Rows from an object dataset

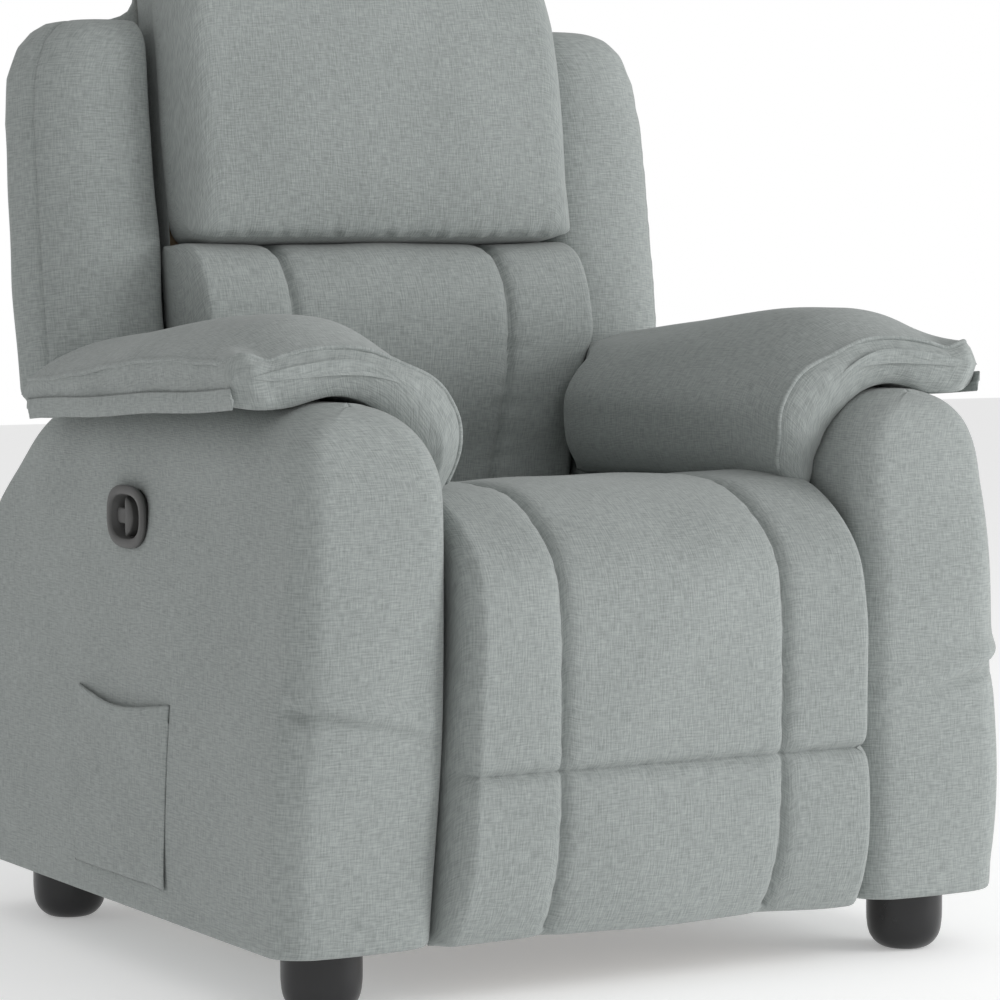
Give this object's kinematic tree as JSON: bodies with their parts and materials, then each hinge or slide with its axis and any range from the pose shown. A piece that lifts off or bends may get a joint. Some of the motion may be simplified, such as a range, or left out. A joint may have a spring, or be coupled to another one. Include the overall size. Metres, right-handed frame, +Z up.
{
  "type": "recliner armchair",
  "caption": "Upholstered recliner armchair: padded arms, channelled seat and footrest, head pillow, side wings and a tipping back.",
  "frame": {"origin": "middle of the chair's bounding box at floor level", "axes": "+Z up, -Y the way the sitter faces, +X towards the sitter's left"},
  "size_m": [0.78, 0.741, 0.9689],
  "materials": {
    "linen_cloth": "light grey linen-look weave, matt",
    "black_plastic": "semi-gloss moulded",
    "grey_plastic": "satin moulded",
    "plywood": "bare birch plywood",
    "coated_steel": "dark powder coat",
    "spring_wire": "drawn wire",
    "nylon": "natural nylon"
  },
  "bodies": {
    "base": {"arm_frame_left": "plywood", "arm_frame_right": "plywood", "arm_padding_front_left": "linen_cloth", "arm_padding_front_right": "linen_cloth", "arm_padding_inner_left": "linen_cloth", "arm_padding_inner_right": "linen_cloth", "arm_padding_outer_left": "linen_cloth", "arm_padding_outer_right": "linen_cloth", "arm_padding_top_left": "linen_cloth", "arm_padding_top_right": "linen_cloth", "armrest_pad_left": "linen_cloth", "armrest_pad_right": "linen_cloth", "base_rail_front": "plywood", "base_rail_rear": "plywood", "foot_front_left": "black_plastic", "foot_front_right": "black_plastic", "foot_rear_left": "black_plastic", "foot_rear_right": "black_plastic", "handle_bezel": "grey_plastic", "rear_kick_panel": "linen_cloth", "seat_track_left": "coated_steel", "seat_track_right": "coated_steel", "side_pocket": "linen_cloth"},
    "seat": {"seat_cushion": "linen_cloth", "seat_front_rail": "plywood", "seat_glide_left": "nylon", "seat_glide_right": "nylon", "seat_rear_rail": "plywood", "seat_side_plate_left": "coated_steel", "seat_side_plate_right": "coated_steel", "seat_spring_left": "spring_wire", "seat_spring_middle": "spring_wire", "seat_spring_right": "spring_wire"},
    "back": {"back_bracket_left": "coated_steel", "back_bracket_right": "coated_steel", "back_rail_bottom": "plywood", "back_rail_middle": "plywood", "back_rail_top": "plywood", "back_rear_panel": "linen_cloth", "back_side_rail_left": "plywood", "back_side_rail_right": "plywood", "head_pillow": "linen_cloth", "lumbar_cushion": "linen_cloth", "wing_left": "linen_cloth", "wing_right": "linen_cloth"},
    "footrest": {"footrest_board": "plywood", "footrest_bracket_left": "coated_steel", "footrest_bracket_right": "coated_steel", "footrest_cushion": "linen_cloth"},
    "rear_cranks": {"crank_rear_left": "coated_steel", "crank_rear_right": "coated_steel"},
    "front_cranks": {"crank_front_left": "coated_steel", "crank_front_right": "coated_steel", "torque_tube": "coated_steel"},
    "upper_couplers": {"coupler_upper_left": "coated_steel", "coupler_upper_right": "coated_steel"},
    "lower_couplers": {"coupler_lower_left": "coated_steel", "coupler_lower_right": "coated_steel"},
    "lever": {"release_lever": "grey_plastic"}
  },
  "joints": [
    {"name": "seat_slide", "type": "slide", "parent": "base", "child": "seat", "axis": [0, -1, 0], "range_m": [0, 0.04]},
    {"name": "back_recline", "type": "hinge", "parent": "seat", "child": "back", "pos_m": [0, 0.2155, 0.325], "axis": [-1, 0, 0], "range_deg": [0, 35]},
    {"name": "footrest_lift", "type": "hinge", "parent": "seat", "child": "footrest", "pos_m": [0, -0.3595, 0.405], "axis": [-1, 0, 0], "range_deg": [0, 86]},
    {"name": "rear_crank_swing", "type": "hinge", "parent": "seat", "child": "rear_cranks", "pos_m": [0, -0.1095, 0.3], "axis": [-1, 0, 0], "range_deg": [0, 86]},
    {"name": "front_crank_swing", "type": "hinge", "parent": "seat", "child": "front_cranks", "pos_m": [0, -0.07262, 0.28451], "axis": [-1, 0, 0], "range_deg": [0, 86]},
    {"name": "upper_coupler_turn", "type": "hinge", "parent": "rear_cranks", "child": "upper_couplers", "pos_m": [0, 0.00549, 0.11597], "axis": [1, 0, 0], "range_deg": [0, 86]},
    {"name": "lower_coupler_turn", "type": "hinge", "parent": "rear_cranks", "child": "lower_couplers", "pos_m": [0, 0.02934, 0.07781], "axis": [1, 0, 0], "range_deg": [0, 86]},
    {"name": "release_pull", "type": "hinge", "parent": "base", "child": "lever", "pos_m": [-0.359, 0.0225, 0.4145], "axis": [0, 0, -1], "range_deg": [0, 30], "stiffness_Nm_per_rad": 0.3}
  ],
  "couplings": [
    {"joint": "seat_slide", "follows": "back_recline", "m_per_rad": 0.06548},
    {"joint": "rear_crank_swing", "follows": "footrest_lift", "ratio": 1},
    {"joint": "front_crank_swing", "follows": "footrest_lift", "ratio": 1},
    {"joint": "upper_coupler_turn", "follows": "footrest_lift", "ratio": 1},
    {"joint": "lower_coupler_turn", "follows": "footrest_lift", "ratio": 1}
  ]
}
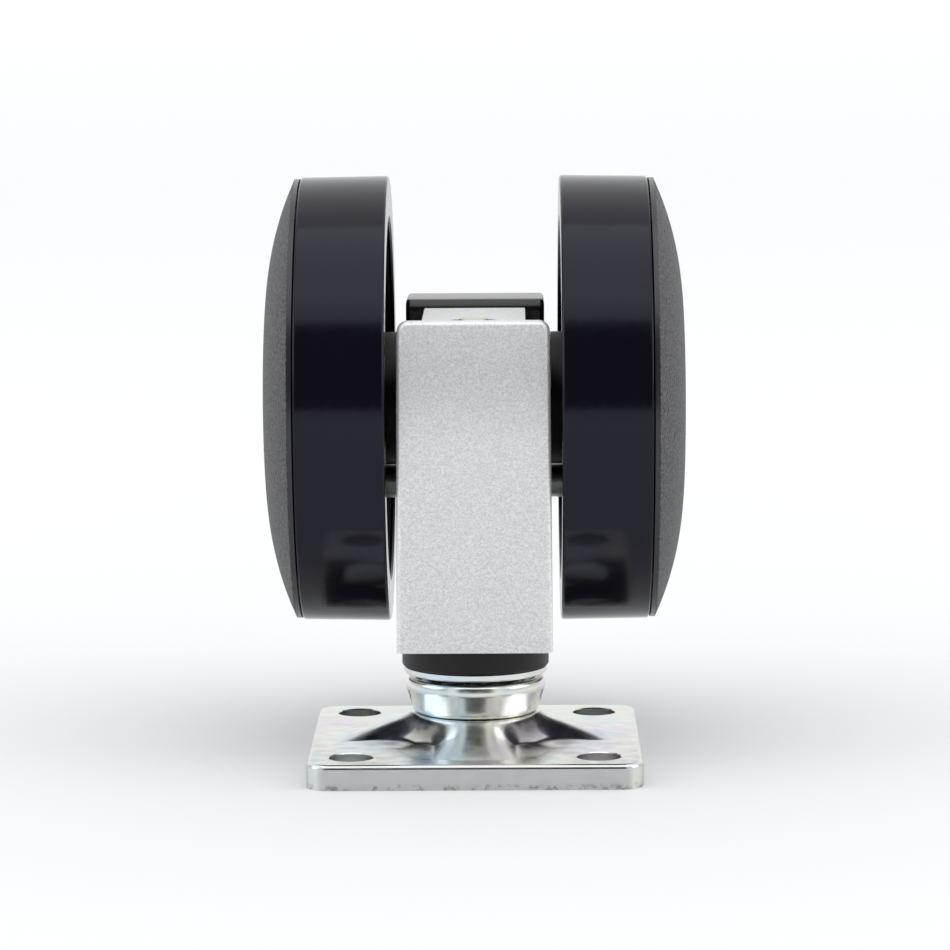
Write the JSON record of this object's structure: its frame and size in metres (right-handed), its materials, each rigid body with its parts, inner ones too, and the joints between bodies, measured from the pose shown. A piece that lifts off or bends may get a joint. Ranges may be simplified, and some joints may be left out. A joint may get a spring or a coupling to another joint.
{
  "type": "chair caster wheel",
  "caption": "Twin-wheel swivel caster with a square screw-on plate, a narrow silver housing, domed black wheels and a foot brake.",
  "frame": {"origin": "centre of the plate's mounting face, on the swivel axis", "axes": "+Z from the mounting face along the swivel axis towards the wheels, +X along the axle, +Y towards the axle's side of the swivel axis"},
  "size_m": [0.0466, 0.0582, 0.0633],
  "materials": {
    "zinc_plated_steel": "bright zinc plating, pressed",
    "stem_zinc": "yellow-green passivated zinc",
    "plain_steel": "turned steel",
    "silver_paint": "silver metallic paint, satin",
    "black_seal": "moulded, satin",
    "lever_black": "moulded, semi-gloss",
    "tread_black": "moulded, high gloss",
    "wheel_black": "moulded, satin",
    "cover_black": "moulded, spark-eroded grain",
    "natural_acetal": "moulded, satin"
  },
  "bodies": {
    "plate": {"mounting_plate": "zinc_plated_steel", "bearing_cup": "zinc_plated_steel", "kingpin": "stem_zinc", "stem_ring": "plain_steel", "swivel_balls": "plain_steel"},
    "fork": {"housing": "silver_paint", "race_washer": "zinc_plated_steel", "seal_ring": "black_seal", "lower_bush": "natural_acetal", "upper_bush": "natural_acetal", "axle": "plain_steel", "axle_clip_left": "plain_steel", "axle_clip_right": "plain_steel", "lever_pin": "plain_steel"},
    "left_wheel": {"hub_bush_left": "wheel_black", "wheel_left": "wheel_black", "tread_left": "tread_black", "cover_left": "cover_black"},
    "right_wheel": {"hub_bush_right": "wheel_black", "wheel_right": "wheel_black", "tread_right": "tread_black", "cover_right": "cover_black"},
    "lever": {"brake_lever": "lever_black"},
    "slider": {"brake_slider": "natural_acetal", "brake_pin": "plain_steel", "brake_spring": "plain_steel"}
  },
  "joints": [
    {"name": "swivel", "type": "hinge", "parent": "plate", "child": "fork", "pos_m": [0, 0, 0], "axis": [0, 0, 1], "continuous": true},
    {"name": "left_wheel_spin", "type": "hinge", "parent": "fork", "child": "left_wheel", "pos_m": [0, 0.0152, 0.0383], "axis": [1, 0, 0], "continuous": true},
    {"name": "right_wheel_spin", "type": "hinge", "parent": "fork", "child": "right_wheel", "pos_m": [0, 0.0152, 0.0383], "axis": [1, 0, 0], "continuous": true},
    {"name": "brake_press", "type": "hinge", "parent": "fork", "child": "lever", "pos_m": [0, 0.0285, 0.04], "axis": [1, 0, 0], "range_deg": [0, 14]},
    {"name": "brake_slide", "type": "slide", "parent": "fork", "child": "slider", "axis": [0, 0, -1], "range_m": [0, 0.0022], "deforming": ["brake_spring"]}
  ],
  "couplings": [
    {"joint": "brake_slide", "follows": "brake_press", "m_per_rad": 0.009}
  ]
}
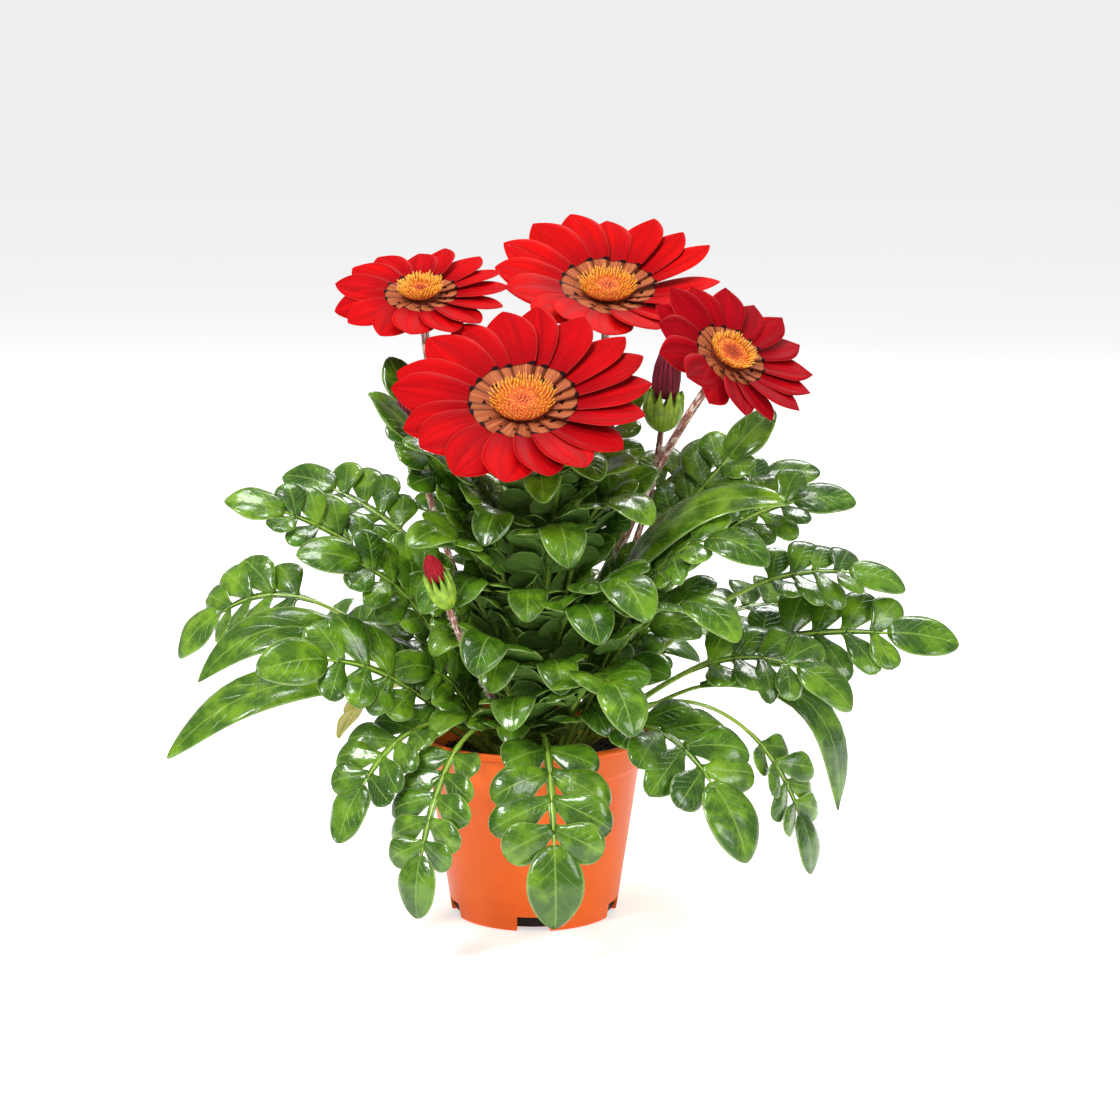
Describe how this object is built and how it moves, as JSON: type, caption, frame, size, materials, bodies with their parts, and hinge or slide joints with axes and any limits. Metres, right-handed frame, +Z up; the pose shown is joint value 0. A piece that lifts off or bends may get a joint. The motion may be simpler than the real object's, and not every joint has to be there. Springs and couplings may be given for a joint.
{
  "type": "potted gazania plant",
  "caption": "Flowering gazania in a round nursery pot: glossy lobed leaves, scarlet daisy-like blooms on woolly stalks, closed buds and soil.",
  "frame": {"origin": "middle of the pot's base, on the surface the pot stands on", "axes": "+Z up along the pot's axis; -Y is the front, the side with the largest bloom; +X is right"},
  "size_m": [0.3596, 0.256, 0.3138],
  "materials": {
    "pot_plastic": "orange satin moulded plastic",
    "soil": null,
    "leaf": null,
    "petal": "scarlet petal with fine streaks, terracotta at its foot; rubber stands in for plant tissue",
    "disc": "yellow-orange florets; rubber stands in for plant tissue",
    "cup": "yellow-green bracts; rubber stands in for plant tissue",
    "stalk": "reddish brown stalk with white wool; rubber stands in for plant tissue",
    "bud": "dark red pleated bud; rubber stands in for plant tissue"
  },
  "bodies": {
    "root": {"bud_cup_1": "cup", "bud_cup_2": "cup", "bud_cup_3": "cup", "bud_petals_1": "bud", "bud_petals_2": "bud", "bud_petals_3": "bud", "bud_stalk_1": "stalk", "bud_stalk_2": "stalk", "bud_stalk_3": "stalk", "crown_leaves": "leaf", "cup_1": "cup", "cup_2": "cup", "cup_3": "cup", "cup_4": "cup", "disc_1": "disc", "disc_2": "disc", "disc_3": "disc", "disc_4": "disc", "leaf_04": "leaf", "leaf_09": "leaf", "leaf_14": "leaf", "leaf_15": "leaf", "leaf_16": "leaf", "leaf_17": "leaf", "leaf_28": "leaf", "leaf_33": "leaf", "leaf_34": "leaf", "leaf_35": "leaf", "leaf_36": "leaf", "leaf_37": "leaf", "leaf_38": "leaf", "leaf_39": "leaf", "leaves_01": "leaf", "leaves_02": "leaf", "leaves_05": "leaf", "leaves_13": "leaf", "leaves_18": "leaf", "petals_1": "petal", "petals_2": "petal", "petals_3": "petal", "petals_4": "petal", "pot": "pot_plastic", "soil": "soil", "stalk_1": "stalk", "stalk_2": "stalk", "stalk_3": "stalk", "stalk_4": "stalk"}
  },
  "joints": []
}
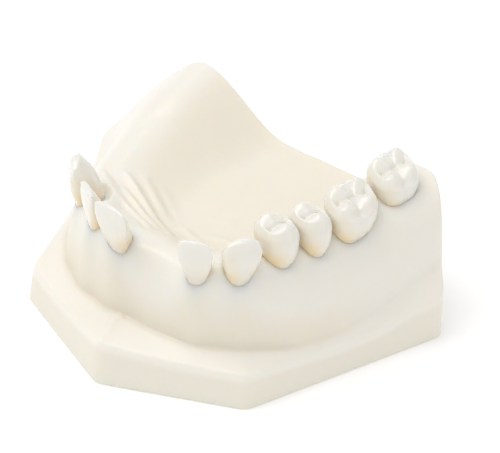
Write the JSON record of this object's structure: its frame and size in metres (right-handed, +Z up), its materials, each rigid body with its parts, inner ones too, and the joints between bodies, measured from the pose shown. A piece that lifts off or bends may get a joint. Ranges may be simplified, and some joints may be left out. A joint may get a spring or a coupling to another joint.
{
  "type": "typodont model",
  "caption": "Upper teaching jaw on an angle-trimmed base, with a toothless left ridge, one missing front tooth and screw-held lift-out teeth.",
  "frame": {"origin": "middle of the flat underside, at the centre of the object's plan", "axes": "+Z up from the underside through the teeth, -Y to the front of the mouth, +X to the wearer's right"},
  "size_m": [0.0776, 0.0608, 0.0309],
  "materials": {
    "ivory_plastic": "satin moulded",
    "tooth_enamel": "polished",
    "screw_steel": "bright machined"
  },
  "bodies": {
    "jaw": {"jaw_base": "ivory_plastic"},
    "right_lateral_incisor": {"right_lateral_incisor": "tooth_enamel"},
    "right_lateral_incisor_screw": {"right_lateral_incisor_screw": "screw_steel"},
    "right_canine": {"right_canine": "tooth_enamel"},
    "right_canine_screw": {"right_canine_screw": "screw_steel"},
    "right_first_premolar": {"right_first_premolar": "tooth_enamel"},
    "right_first_premolar_screw": {"right_first_premolar_screw": "screw_steel"},
    "right_second_premolar": {"right_second_premolar": "tooth_enamel"},
    "right_second_premolar_screw": {"right_second_premolar_screw": "screw_steel"},
    "right_first_molar": {"right_first_molar": "tooth_enamel"},
    "right_first_molar_screw": {"right_first_molar_screw": "screw_steel"},
    "right_second_molar": {"right_second_molar": "tooth_enamel"},
    "right_second_molar_screw": {"right_second_molar_screw": "screw_steel"},
    "left_central_incisor": {"left_central_incisor": "tooth_enamel"},
    "left_central_incisor_screw": {"left_central_incisor_screw": "screw_steel"},
    "left_lateral_incisor": {"left_lateral_incisor": "tooth_enamel"},
    "left_lateral_incisor_screw": {"left_lateral_incisor_screw": "screw_steel"},
    "left_canine": {"left_canine": "tooth_enamel"},
    "left_canine_screw": {"left_canine_screw": "screw_steel"}
  },
  "joints": [
    {"name": "right_lateral_incisor_pull", "type": "slide", "parent": "jaw", "child": "right_lateral_incisor", "axis": [0.0476, -0.1122, 0.9925], "range_m": [0, 0.012]},
    {"name": "right_lateral_incisor_screw_out", "type": "slide", "parent": "jaw", "child": "right_lateral_incisor_screw", "axis": [-0.0476, 0.1122, -0.9925], "range_m": [0, 0.02]},
    {"name": "right_canine_pull", "type": "slide", "parent": "jaw", "child": "right_canine", "axis": [0.0877, -0.0569, 0.9945], "range_m": [0, 0.012]},
    {"name": "right_canine_screw_out", "type": "slide", "parent": "jaw", "child": "right_canine_screw", "axis": [-0.0877, 0.0569, -0.9945], "range_m": [0, 0.02]},
    {"name": "right_first_premolar_pull", "type": "slide", "parent": "jaw", "child": "right_first_premolar", "axis": [0.051, -0.0118, 0.9986], "range_m": [0, 0.012]},
    {"name": "right_first_premolar_screw_out", "type": "slide", "parent": "jaw", "child": "right_first_premolar_screw", "axis": [-0.051, 0.0118, -0.9986], "range_m": [0, 0.02]},
    {"name": "right_second_premolar_pull", "type": "slide", "parent": "jaw", "child": "right_second_premolar", "axis": [0.0508, -0.0127, 0.9986], "range_m": [0, 0.012]},
    {"name": "right_second_premolar_screw_out", "type": "slide", "parent": "jaw", "child": "right_second_premolar_screw", "axis": [-0.0508, 0.0127, -0.9986], "range_m": [0, 0.02]},
    {"name": "right_first_molar_pull", "type": "slide", "parent": "jaw", "child": "right_first_molar", "axis": [0.0508, -0.0127, 0.9986], "range_m": [0, 0.012]},
    {"name": "right_first_molar_screw_out", "type": "slide", "parent": "jaw", "child": "right_first_molar_screw", "axis": [-0.0508, 0.0127, -0.9986], "range_m": [0, 0.02]},
    {"name": "right_second_molar_pull", "type": "slide", "parent": "jaw", "child": "right_second_molar", "axis": [0.0518, -0.0073, 0.9986], "range_m": [0, 0.012]},
    {"name": "right_second_molar_screw_out", "type": "slide", "parent": "jaw", "child": "right_second_molar_screw", "axis": [-0.0518, 0.0073, -0.9986], "range_m": [0, 0.02]},
    {"name": "left_central_incisor_pull", "type": "slide", "parent": "jaw", "child": "left_central_incisor", "axis": [-0.0136, -0.1558, 0.9877], "range_m": [0, 0.012]},
    {"name": "left_central_incisor_screw_out", "type": "slide", "parent": "jaw", "child": "left_central_incisor_screw", "axis": [0.0136, 0.1558, -0.9877], "range_m": [0, 0.02]},
    {"name": "left_lateral_incisor_pull", "type": "slide", "parent": "jaw", "child": "left_lateral_incisor", "axis": [-0.0628, -0.1045, 0.9925], "range_m": [0, 0.012]},
    {"name": "left_lateral_incisor_screw_out", "type": "slide", "parent": "jaw", "child": "left_lateral_incisor_screw", "axis": [0.0628, 0.1045, -0.9925], "range_m": [0, 0.02]},
    {"name": "left_canine_pull", "type": "slide", "parent": "jaw", "child": "left_canine", "axis": [-0.0867, -0.0585, 0.9945], "range_m": [0, 0.012]},
    {"name": "left_canine_screw_out", "type": "slide", "parent": "jaw", "child": "left_canine_screw", "axis": [0.0867, 0.0585, -0.9945], "range_m": [0, 0.02]}
  ]
}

Stated exercise
Pick out each line containing the string "lifts" and copy it.

Written reply
Give this object's kinematic tree as JSON: bodies with their parts and materials, then each hinge or slide with its axis and any range from the pose shown. A piece that lifts off or bends may get a joint. Some of the motion may be simplified, such as a range, or left out. A joint may have a spring, or be coupled to another one. Include the overall size. Metres, right-handed frame, +Z up.
Write the JSON record of this object's structure: its frame and size in metres (right-handed), its materials, each rigid body with its parts, inner ones too, and the joints between bodies, measured from the pose shown. A piece that lifts off or bends may get a joint. Ranges may be simplified, and some joints may be left out. A joint may get a spring or a coupling to another joint.
Describe how this object is built and how it moves, as JSON: type, caption, frame, size, materials, bodies with their parts, and hinge or slide joints with axes and any limits. Metres, right-handed frame, +Z up; the pose shown is joint value 0. A piece that lifts off or bends may get a joint. The motion may be simpler than the real object's, and not every joint has to be there. Springs and couplings may be given for a joint.
Write the JSON record of this object's structure: its frame and size in metres (right-handed, +Z up), its materials, each rigid body with its parts, inner ones too, and the joints between bodies, measured from the pose shown. A piece that lifts off or bends may get a joint. Ranges may be simplified, and some joints may be left out. A joint may get a spring or a coupling to another joint.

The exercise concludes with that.